Roundup:Bangladesh steps up relief efforts in cyclone Roanu-hit areas
Xinhua, May 23, 2016 Adjust font size:
Bangladesh has stepped up relief efforts after Cyclone Roanu, packing winds of up to 88 km an hour, struck the coast of the country on Saturday which killing dozens of people.
Bangladesh strengthens relief efforts as hundreds of thousans of people still remained marooned by floodwaters or living in cyclone shelters.
The cyclone Roanu left a trail of destruction in hundreds of villages in about 18 Bangladesh districts, destroying hundreds of mud-walled and tin-roofed houses, felling trees and uprooting electricity poles.

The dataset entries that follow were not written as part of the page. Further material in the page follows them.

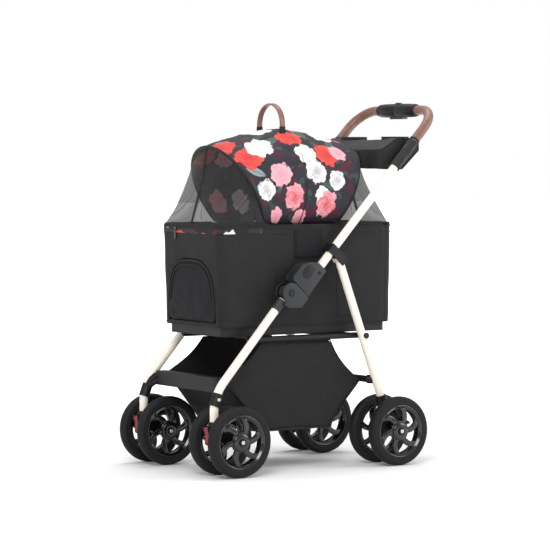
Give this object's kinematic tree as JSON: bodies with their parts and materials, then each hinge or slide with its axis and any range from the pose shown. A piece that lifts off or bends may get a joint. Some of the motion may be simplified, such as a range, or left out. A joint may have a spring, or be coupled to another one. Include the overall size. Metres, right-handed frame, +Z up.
{
  "type": "pet stroller",
  "caption": "Folding four-wheeled pet stroller with a lift-off fabric carrier, hooped canopy with mesh ends, basket, organiser tray and wrapped handle.",
  "frame": {"origin": "on the floor under the middle of the whole stroller's outline", "axes": "+Z up, -Y towards the stroller's front, +X towards its own left side"},
  "size_m": [0.4788, 0.7744, 0.9663],
  "materials": {
    "cream_paint": "satin champagne-cream powder coat on steel tube",
    "grey_plastic": "fine-textured dark grey moulding",
    "black_plastic": "fine-textured black moulding",
    "gloss_plastic": "polished black moulding",
    "red_plastic": "smooth dark red moulding",
    "tyre_foam": "matt closed-cell foam tyre",
    "leather": "brown wrapped leather, soft sheen",
    "black_fabric": "black oxford weave",
    "floral_fabric": "rose print on black oxford weave",
    "mesh_fabric": "see-through black knitted mesh",
    "steel": "bright plated steel"
  },
  "bodies": {
    "front_frame": {"left_front_leg": "cream_paint", "right_front_leg": "cream_paint", "front_crossbar": "black_plastic", "left_lower_joint": "grey_plastic", "right_lower_joint": "grey_plastic", "seat_frame": "black_plastic", "basket": "black_fabric"},
    "push_frame": {"left_push_tube": "cream_paint", "right_push_tube": "cream_paint", "left_upper_joint": "grey_plastic", "right_upper_joint": "grey_plastic", "left_leg_clip": "black_plastic", "right_leg_clip": "black_plastic", "handle_bar": "leather", "fold_grip": "gloss_plastic", "parent_tray": "black_fabric"},
    "rear_frame": {"left_rear_leg": "cream_paint", "right_rear_leg": "cream_paint", "rear_crossbar": "black_plastic", "left_axle_block": "black_plastic", "right_axle_block": "black_plastic"},
    "carrier": {"base_tray": "black_plastic", "cabin_front": "black_fabric", "cabin_rear": "black_fabric", "cabin_left": "black_fabric", "cabin_right": "black_fabric", "hood": "floral_fabric", "front_mesh": "mesh_fabric", "rear_mesh": "mesh_fabric"},
    "front_door": {"front_door": "black_fabric"},
    "front_hoop": {"front_hoop": "black_plastic"},
    "rear_hoop": {"rear_hoop": "black_plastic"},
    "carry_handle": {"carry_handle": "leather"},
    "zipper_pull": {"zipper_pull": "steel"},
    "grip_button": {"grip_button": "gloss_plastic"},
    "grip_trigger": {"grip_trigger": "gloss_plastic"},
    "left_caster": {"left_caster_fork": "black_plastic"},
    "left_caster_lock": {"left_caster_lock": "red_plastic"},
    "left_brake_pedal": {"left_brake_pedal": "black_plastic"},
    "left_joint_latch": {"left_joint_latch": "black_plastic"},
    "left_front_outer_wheel": {"left_front_outer_tyre": "tyre_foam", "left_front_outer_rim": "gloss_plastic"},
    "left_front_inner_wheel": {"left_front_inner_tyre": "tyre_foam", "left_front_inner_rim": "gloss_plastic"},
    "left_rear_outer_wheel": {"left_rear_outer_tyre": "tyre_foam", "left_rear_outer_rim": "gloss_plastic"},
    "left_rear_inner_wheel": {"left_rear_inner_tyre": "tyre_foam", "left_rear_inner_rim": "gloss_plastic"},
    "right_caster": {"right_caster_fork": "black_plastic"},
    "right_caster_lock": {"right_caster_lock": "red_plastic"},
    "right_brake_pedal": {"right_brake_pedal": "black_plastic"},
    "right_joint_latch": {"right_joint_latch": "black_plastic"},
    "right_front_outer_wheel": {"right_front_outer_tyre": "tyre_foam", "right_front_outer_rim": "gloss_plastic"},
    "right_front_inner_wheel": {"right_front_inner_tyre": "tyre_foam", "right_front_inner_rim": "gloss_plastic"},
    "right_rear_outer_wheel": {"right_rear_outer_tyre": "tyre_foam", "right_rear_outer_rim": "gloss_plastic"},
    "right_rear_inner_wheel": {"right_rear_inner_tyre": "tyre_foam", "right_rear_inner_rim": "gloss_plastic"}
  },
  "joints": [
    {"name": "frame_fold", "type": "hinge", "parent": "front_frame", "child": "push_frame", "pos_m": [0, -0.118, 0.467], "axis": [1, 0, 0], "range_deg": [0, 145], "deforming": ["rear_hoop", "carry_handle"]},
    {"name": "rear_legs_fold", "type": "hinge", "parent": "front_frame", "child": "rear_frame", "pos_m": [0, 0.1245, 0.3464], "axis": [1, 0, 0], "range_deg": [-50, 0], "deforming": ["basket"]},
    {"name": "left_caster_swivel", "type": "hinge", "parent": "front_frame", "child": "left_caster", "pos_m": [0.175, -0.345, 0.143], "axis": [0, 0, 1], "continuous": true},
    {"name": "left_caster_lock_lever", "type": "hinge", "parent": "left_caster", "child": "left_caster_lock", "pos_m": [0.175, -0.3656, 0.126], "axis": [1, 0, 0], "range_deg": [-18, 0]},
    {"name": "left_brake", "type": "hinge", "parent": "rear_frame", "child": "left_brake_pedal", "pos_m": [0.175, 0.228, 0.12], "axis": [1, 0, 0], "range_deg": [-18, 0]},
    {"name": "left_latch_slide", "type": "slide", "parent": "push_frame", "child": "left_joint_latch", "axis": [0, 0.6807, 0.7325], "range_m": [0, 0.008], "stiffness_N_per_m": 400},
    {"name": "left_front_outer_wheel_spin", "type": "hinge", "parent": "left_caster", "child": "left_front_outer_wheel", "pos_m": [0.22, -0.297, 0.092], "axis": [1, 0, 0], "continuous": true},
    {"name": "left_front_inner_wheel_spin", "type": "hinge", "parent": "left_caster", "child": "left_front_inner_wheel", "pos_m": [0.13, -0.297, 0.092], "axis": [1, 0, 0], "continuous": true},
    {"name": "left_rear_outer_wheel_spin", "type": "hinge", "parent": "rear_frame", "child": "left_rear_outer_wheel", "pos_m": [0.22, 0.205, 0.092], "axis": [1, 0, 0], "continuous": true},
    {"name": "left_rear_inner_wheel_spin", "type": "hinge", "parent": "rear_frame", "child": "left_rear_inner_wheel", "pos_m": [0.13, 0.205, 0.092], "axis": [1, 0, 0], "continuous": true},
    {"name": "right_caster_swivel", "type": "hinge", "parent": "front_frame", "child": "right_caster", "pos_m": [-0.175, -0.345, 0.143], "axis": [0, 0, 1], "continuous": true},
    {"name": "right_caster_lock_lever", "type": "hinge", "parent": "right_caster", "child": "right_caster_lock", "pos_m": [-0.175, -0.3656, 0.126], "axis": [1, 0, 0], "range_deg": [-18, 0]},
    {"name": "right_brake", "type": "hinge", "parent": "rear_frame", "child": "right_brake_pedal", "pos_m": [-0.175, 0.228, 0.12], "axis": [1, 0, 0], "range_deg": [-18, 0]},
    {"name": "right_latch_slide", "type": "slide", "parent": "push_frame", "child": "right_joint_latch", "axis": [0, 0.6807, 0.7325], "range_m": [0, 0.008], "stiffness_N_per_m": 400},
    {"name": "right_front_outer_wheel_spin", "type": "hinge", "parent": "right_caster", "child": "right_front_outer_wheel", "pos_m": [-0.22, -0.297, 0.092], "axis": [1, 0, 0], "continuous": true},
    {"name": "right_front_inner_wheel_spin", "type": "hinge", "parent": "right_caster", "child": "right_front_inner_wheel", "pos_m": [-0.13, -0.297, 0.092], "axis": [1, 0, 0], "continuous": true},
    {"name": "right_rear_outer_wheel_spin", "type": "hinge", "parent": "rear_frame", "child": "right_rear_outer_wheel", "pos_m": [-0.22, 0.205, 0.092], "axis": [1, 0, 0], "continuous": true},
    {"name": "right_rear_inner_wheel_spin", "type": "hinge", "parent": "rear_frame", "child": "right_rear_inner_wheel", "pos_m": [-0.13, 0.205, 0.092], "axis": [1, 0, 0], "continuous": true},
    {"name": "button_press", "type": "slide", "parent": "push_frame", "child": "grip_button", "axis": [0, 0, -1], "range_m": [0, 0.002], "stiffness_N_per_m": 500},
    {"name": "trigger_squeeze", "type": "slide", "parent": "push_frame", "child": "grip_trigger", "axis": [0, 0, 1], "range_m": [0, 0.003], "stiffness_N_per_m": 500},
    {"name": "carrier_lift", "type": "slide", "parent": "front_frame", "child": "carrier", "axis": [0, -0.6, 0.8], "range_m": [0, 0.3]},
    {"name": "door_open", "type": "hinge", "parent": "carrier", "child": "front_door", "pos_m": [0, -0.3, 0.392], "axis": [1, 0, 0], "range_deg": [0, 110]},
    {"name": "carry_handle_swing", "type": "hinge", "parent": "carrier", "child": "carry_handle", "pos_m": [0, -0.054, 0.884], "axis": [1, 0, 0], "range_deg": [-45, 45]},
    {"name": "zipper_pull_swing", "type": "hinge", "parent": "carrier", "child": "zipper_pull", "pos_m": [-0.068, -0.311, 0.634], "axis": [1, 0, 0], "range_deg": [-40, 0]},
    {"name": "front_hoop_fold", "type": "hinge", "parent": "carrier", "child": "front_hoop", "pos_m": [0, -0.153, 0.643], "axis": [1, 0, 0], "range_deg": [-27, 0], "deforming": ["hood", "front_mesh"]},
    {"name": "rear_hoop_fold", "type": "hinge", "parent": "carrier", "child": "rear_hoop", "pos_m": [0, 0.078, 0.643], "axis": [1, 0, 0], "range_deg": [0, 26], "deforming": ["rear_mesh"]}
  ],
  "couplings": [
    {"joint": "rear_legs_fold", "follows": "frame_fold", "ratio": -0.3448}
  ]
}
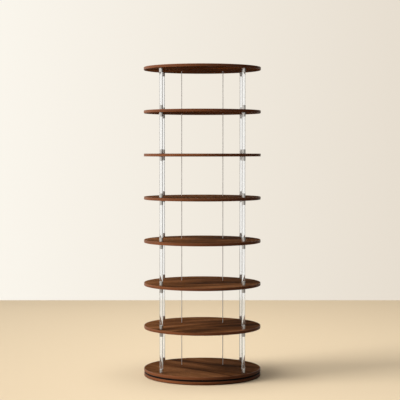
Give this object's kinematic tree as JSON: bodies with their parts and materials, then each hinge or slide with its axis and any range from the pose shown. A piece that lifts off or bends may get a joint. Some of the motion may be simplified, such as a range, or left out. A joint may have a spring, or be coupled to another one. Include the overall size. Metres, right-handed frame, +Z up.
{
  "type": "rotating shoe tower",
  "caption": "Tall tower of round wood shelves on clear posts with metal ferrules, turning on a ring bearing so that shoes can be reached from one side.",
  "frame": {"origin": "on the floor, under the middle of the base", "axes": "+Z up along the turning axis, -Y to the front, +X to the right seen from the front"},
  "size_m": [0.627, 0.628, 1.659],
  "materials": {
    "walnut": "satin",
    "clear_post": "clear polished acrylic",
    "ferrule": "polished nickel",
    "steel": "fine satin",
    "brass": "plain",
    "black_ring": "satin black",
    "cage": "plain",
    "pad": "felt"
  },
  "bodies": {
    "base": {"base_disc": "walnut", "glide_pad_1": "pad", "glide_pad_2": "pad", "glide_pad_3": "pad", "glide_pad_4": "pad", "glide_pad_5": "pad", "glide_pad_6": "pad", "bearing_outer_ring": "black_ring", "ring_screw_1": "steel", "ring_screw_2": "steel", "ring_screw_3": "steel", "ring_screw_4": "steel"},
    "cage": {"ball_cage": "cage"},
    "tower": {"bearing_inner_ring": "black_ring", "shelf_1": "walnut", "shelf_2": "walnut", "shelf_3": "walnut", "shelf_4": "walnut", "shelf_5": "walnut", "shelf_6": "walnut", "shelf_7": "walnut", "shelf_8": "walnut", "foot_stud_front_left": "steel", "foot_stud_front_right": "steel", "foot_stud_rear_left": "steel", "foot_stud_rear_right": "steel", "post_1_front_left": "clear_post", "post_1_front_right": "clear_post", "post_1_rear_left": "clear_post", "post_1_rear_right": "clear_post", "post_2_front_left": "clear_post", "post_2_front_right": "clear_post", "post_2_rear_left": "clear_post", "post_2_rear_right": "clear_post", "post_3_front_left": "clear_post", "post_3_front_right": "clear_post", "post_3_rear_left": "clear_post", "post_3_rear_right": "clear_post", "post_4_front_left": "clear_post", "post_4_front_right": "clear_post", "post_4_rear_left": "clear_post", "post_4_rear_right": "clear_post", "post_5_front_left": "clear_post", "post_5_front_right": "clear_post", "post_5_rear_left": "clear_post", "post_5_rear_right": "clear_post", "post_6_front_left": "clear_post", "post_6_front_right": "clear_post", "post_6_rear_left": "clear_post", "post_6_rear_right": "clear_post", "post_7_front_left": "clear_post", "post_7_front_right": "clear_post", "post_7_rear_left": "clear_post", "post_7_rear_right": "clear_post", "top_insert_front_left": "brass", "top_insert_front_right": "brass", "top_insert_rear_left": "brass", "top_insert_rear_right": "brass", "stop_rod_left": "steel", "stop_rod_right": "steel"}
  },
  "joints": [
    {"name": "tower_spin", "type": "hinge", "parent": "base", "child": "tower", "pos_m": [0, 0, 0.0225], "axis": [0, 0, 1], "continuous": true},
    {"name": "cage_spin", "type": "hinge", "parent": "base", "child": "cage", "pos_m": [0, 0, 0.0225], "axis": [0, 0, 1], "continuous": true}
  ],
  "couplings": [
    {"joint": "cage_spin", "follows": "tower_spin", "ratio": 0.496}
  ]
}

Initial reports said the cylone, bringing hail and heavy rain, also damaged rice and other crops.
Hundreds of people were injured during the cyclone by flying debris.
As the grim pictures of death and destructions from the cyclone Roanu-hit southern and southeastern Bangladesh continued to emerge with official count of 24 deaths so far, rescuers have been making desperate efforts to distribute relief materials to victims in remote places.
Disaster Management and Relief Minister Mofazzal Hossain Chowdhury Maya said they have continued their rescue and relief operations in affected remote areas in the coastal region in close coordination with the local administration.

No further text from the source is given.